De man die voor de iPhone de eerste autocorrectie programmeerde, biedt zijn excuses aan. Al is hij vooral trots.
In een column op Wired geeft Ken Kocienda een inkijkje in het ontstaan van autocorrect op de eerste iPhone. Kocienda was vijftien jaar een softwareontwikkelaar en -ontwerper voor Apple, nu heeft hij een boek geschreven over wat hij noemt 'de gouden eeuw van Apple'.
In 2005 werd hij met een klein groepje op een geheim project van Apple gezet onder de naam Purple.
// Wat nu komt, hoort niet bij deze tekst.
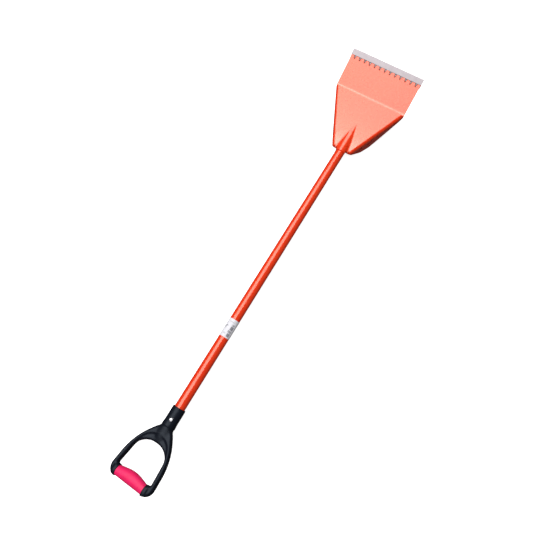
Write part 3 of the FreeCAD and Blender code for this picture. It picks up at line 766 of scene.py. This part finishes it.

Dit project zou leiden tot de iPhone. "We hadden geen idee of typen op een klein, aanraakgevoelig vel van glas een technische mogelijkheid was, of gekkenwerk."
Uiteindelijk laat de software zi ch simpel uitleggen: het algoritme van autocorrect is gebaseerd op woorden die we het vaakst gebruiken, woorden die in relatie met andere woorden het vaakst voorkomen en de fouten die we het vaakst maken.
Volgens Kocienda is er in tien jaar niet veel veranderd, zelfs niet met de ontwikkelingen in kunstmatige intelligentie. "Het grootste probleem blijft hetzelfde: software snapt de nuance niet van menselijke communicatie."
De echte ontwikkeling zal tot stand komen door spraakherkenning, denkt hij. "Maar totdat dat gebeurt, blijft een autocorrectie-toetsenbord het beste dat er nu is. Lobe it or gate it."